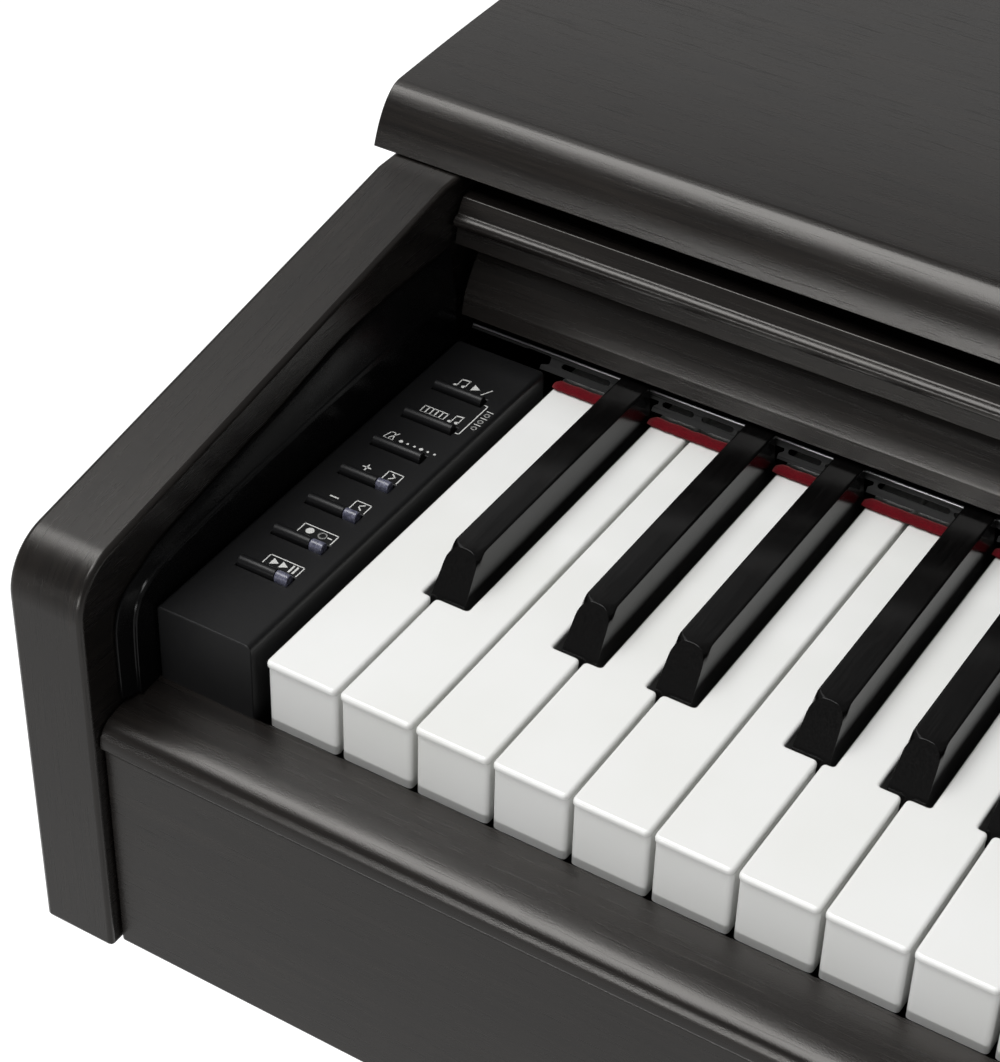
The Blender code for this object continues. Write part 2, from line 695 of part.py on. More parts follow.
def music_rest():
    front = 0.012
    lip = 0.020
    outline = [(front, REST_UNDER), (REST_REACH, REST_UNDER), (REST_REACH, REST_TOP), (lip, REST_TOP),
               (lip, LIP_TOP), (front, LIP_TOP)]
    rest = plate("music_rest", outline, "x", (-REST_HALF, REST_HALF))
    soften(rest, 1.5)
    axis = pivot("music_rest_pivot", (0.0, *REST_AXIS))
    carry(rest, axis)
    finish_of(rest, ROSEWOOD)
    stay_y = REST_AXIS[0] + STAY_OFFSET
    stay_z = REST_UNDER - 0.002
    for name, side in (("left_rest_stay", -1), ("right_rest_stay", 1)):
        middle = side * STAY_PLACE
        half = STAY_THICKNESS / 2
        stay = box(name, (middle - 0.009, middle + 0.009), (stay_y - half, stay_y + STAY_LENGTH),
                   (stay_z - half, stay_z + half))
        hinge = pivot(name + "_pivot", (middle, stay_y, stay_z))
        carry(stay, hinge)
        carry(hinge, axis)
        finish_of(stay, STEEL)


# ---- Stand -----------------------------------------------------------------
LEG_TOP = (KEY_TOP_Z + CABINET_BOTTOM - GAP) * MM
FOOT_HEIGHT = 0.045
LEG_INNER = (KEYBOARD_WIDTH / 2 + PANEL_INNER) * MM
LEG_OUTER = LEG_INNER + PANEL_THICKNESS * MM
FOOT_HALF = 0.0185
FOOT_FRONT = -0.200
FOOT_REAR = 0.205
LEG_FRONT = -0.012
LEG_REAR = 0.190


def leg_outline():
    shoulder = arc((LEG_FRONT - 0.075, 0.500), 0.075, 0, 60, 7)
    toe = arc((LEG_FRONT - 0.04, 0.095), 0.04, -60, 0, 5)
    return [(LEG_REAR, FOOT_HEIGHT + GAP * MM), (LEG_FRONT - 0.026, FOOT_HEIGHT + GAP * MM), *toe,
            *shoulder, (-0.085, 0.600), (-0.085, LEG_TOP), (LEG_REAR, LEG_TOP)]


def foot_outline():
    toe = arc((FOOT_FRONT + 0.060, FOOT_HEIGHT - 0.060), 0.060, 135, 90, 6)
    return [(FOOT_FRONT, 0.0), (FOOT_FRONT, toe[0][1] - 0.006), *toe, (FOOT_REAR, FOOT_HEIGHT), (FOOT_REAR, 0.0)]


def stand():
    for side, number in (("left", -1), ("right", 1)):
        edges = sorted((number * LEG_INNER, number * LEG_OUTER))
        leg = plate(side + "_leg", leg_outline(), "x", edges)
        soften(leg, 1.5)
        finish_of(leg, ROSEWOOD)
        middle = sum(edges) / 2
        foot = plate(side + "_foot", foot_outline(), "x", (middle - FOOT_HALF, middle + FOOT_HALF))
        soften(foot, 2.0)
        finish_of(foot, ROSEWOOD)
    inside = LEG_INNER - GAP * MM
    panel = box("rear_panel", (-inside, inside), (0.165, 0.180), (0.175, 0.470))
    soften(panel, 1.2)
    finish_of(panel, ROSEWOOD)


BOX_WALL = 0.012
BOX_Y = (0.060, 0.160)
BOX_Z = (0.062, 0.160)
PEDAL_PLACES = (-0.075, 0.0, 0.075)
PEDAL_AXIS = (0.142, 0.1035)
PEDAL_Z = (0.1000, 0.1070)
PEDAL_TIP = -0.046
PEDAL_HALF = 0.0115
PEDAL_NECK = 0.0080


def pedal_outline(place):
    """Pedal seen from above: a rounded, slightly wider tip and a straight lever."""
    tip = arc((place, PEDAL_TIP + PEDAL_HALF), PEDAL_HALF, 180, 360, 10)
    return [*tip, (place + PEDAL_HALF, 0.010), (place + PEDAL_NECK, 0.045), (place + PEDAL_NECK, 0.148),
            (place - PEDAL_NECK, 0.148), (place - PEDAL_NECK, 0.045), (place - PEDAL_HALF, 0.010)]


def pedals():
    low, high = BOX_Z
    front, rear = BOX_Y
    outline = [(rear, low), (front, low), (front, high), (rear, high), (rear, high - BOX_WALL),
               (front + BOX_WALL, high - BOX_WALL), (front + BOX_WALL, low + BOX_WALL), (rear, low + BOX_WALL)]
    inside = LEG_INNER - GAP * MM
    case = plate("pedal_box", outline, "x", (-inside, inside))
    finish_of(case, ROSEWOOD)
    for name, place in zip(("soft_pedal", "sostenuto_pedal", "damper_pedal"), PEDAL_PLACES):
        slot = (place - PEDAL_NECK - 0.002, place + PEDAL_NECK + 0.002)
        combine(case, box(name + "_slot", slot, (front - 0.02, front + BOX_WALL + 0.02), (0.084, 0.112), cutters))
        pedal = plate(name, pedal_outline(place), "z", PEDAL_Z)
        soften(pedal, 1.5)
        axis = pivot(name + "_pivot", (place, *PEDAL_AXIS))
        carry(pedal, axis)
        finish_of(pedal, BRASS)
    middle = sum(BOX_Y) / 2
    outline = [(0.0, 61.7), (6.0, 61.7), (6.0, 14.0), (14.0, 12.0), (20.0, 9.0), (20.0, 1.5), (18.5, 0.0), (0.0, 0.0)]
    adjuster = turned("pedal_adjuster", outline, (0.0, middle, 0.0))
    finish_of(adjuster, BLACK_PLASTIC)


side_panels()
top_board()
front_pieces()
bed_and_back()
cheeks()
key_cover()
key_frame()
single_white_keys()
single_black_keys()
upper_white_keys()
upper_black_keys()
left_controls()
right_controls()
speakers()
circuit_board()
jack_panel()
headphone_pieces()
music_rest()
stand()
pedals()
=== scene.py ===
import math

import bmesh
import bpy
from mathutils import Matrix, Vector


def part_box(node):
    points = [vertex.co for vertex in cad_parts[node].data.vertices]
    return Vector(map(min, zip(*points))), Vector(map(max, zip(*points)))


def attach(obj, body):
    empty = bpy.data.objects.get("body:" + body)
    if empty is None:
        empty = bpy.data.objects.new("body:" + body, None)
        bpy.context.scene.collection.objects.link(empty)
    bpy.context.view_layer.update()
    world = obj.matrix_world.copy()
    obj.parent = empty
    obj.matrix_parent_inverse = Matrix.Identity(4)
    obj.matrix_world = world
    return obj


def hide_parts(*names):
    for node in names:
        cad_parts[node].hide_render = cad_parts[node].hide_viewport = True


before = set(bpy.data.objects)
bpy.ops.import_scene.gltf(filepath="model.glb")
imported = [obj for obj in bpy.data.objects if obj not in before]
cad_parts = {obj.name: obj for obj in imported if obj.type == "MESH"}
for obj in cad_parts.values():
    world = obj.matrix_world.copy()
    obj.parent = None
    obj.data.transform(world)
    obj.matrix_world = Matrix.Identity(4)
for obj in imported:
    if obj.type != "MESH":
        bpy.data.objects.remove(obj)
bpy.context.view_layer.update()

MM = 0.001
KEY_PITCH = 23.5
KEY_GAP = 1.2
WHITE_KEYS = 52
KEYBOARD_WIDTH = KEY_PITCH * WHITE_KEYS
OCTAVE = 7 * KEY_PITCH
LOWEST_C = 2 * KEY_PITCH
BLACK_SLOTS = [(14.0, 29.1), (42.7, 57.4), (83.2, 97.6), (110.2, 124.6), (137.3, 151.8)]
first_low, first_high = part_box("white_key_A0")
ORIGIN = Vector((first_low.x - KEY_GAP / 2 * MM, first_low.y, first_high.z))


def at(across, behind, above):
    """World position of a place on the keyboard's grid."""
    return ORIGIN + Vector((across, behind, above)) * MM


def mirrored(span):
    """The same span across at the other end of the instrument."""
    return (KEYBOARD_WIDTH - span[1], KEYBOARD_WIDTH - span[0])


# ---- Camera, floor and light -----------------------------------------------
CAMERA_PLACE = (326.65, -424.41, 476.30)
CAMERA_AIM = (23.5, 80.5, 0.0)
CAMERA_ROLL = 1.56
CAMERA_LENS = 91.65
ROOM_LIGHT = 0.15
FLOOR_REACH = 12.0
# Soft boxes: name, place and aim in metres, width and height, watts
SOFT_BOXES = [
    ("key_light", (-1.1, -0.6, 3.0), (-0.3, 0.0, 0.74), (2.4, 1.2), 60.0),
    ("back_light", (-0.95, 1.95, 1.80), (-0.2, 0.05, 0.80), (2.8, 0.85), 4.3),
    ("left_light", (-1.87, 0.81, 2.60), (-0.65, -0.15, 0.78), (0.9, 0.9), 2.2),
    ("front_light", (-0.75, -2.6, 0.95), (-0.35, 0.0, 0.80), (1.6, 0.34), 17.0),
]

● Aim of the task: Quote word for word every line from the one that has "side_panels()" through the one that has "for node in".

● Solution to the exercise:
side_panels()
top_board()
front_pieces()
bed_and_back()
cheeks()
key_cover()
key_frame()
single_white_keys()
single_black_keys()
upper_white_keys()
upper_black_keys()
left_controls()
right_controls()
speakers()
circuit_board()
jack_panel()
headphone_pieces()
music_rest()
stand()
pedals()
=== scene.py ===
import math

import bmesh
import bpy
from mathutils import Matrix, Vector


def part_box(node):
    points = [vertex.co for vertex in cad_parts[node].data.vertices]
    return Vector(map(min, zip(*points))), Vector(map(max, zip(*points)))


def attach(obj, body):
    empty = bpy.data.objects.get("body:" + body)
    if empty is None:
        empty = bpy.data.objects.new("body:" + body, None)
        bpy.context.scene.collection.objects.link(empty)
    bpy.context.view_layer.update()
    world = obj.matrix_world.copy()
    obj.parent = empty
    obj.matrix_parent_inverse = Matrix.Identity(4)
    obj.matrix_world = world
    return obj


def hide_parts(*names):
    for node in names:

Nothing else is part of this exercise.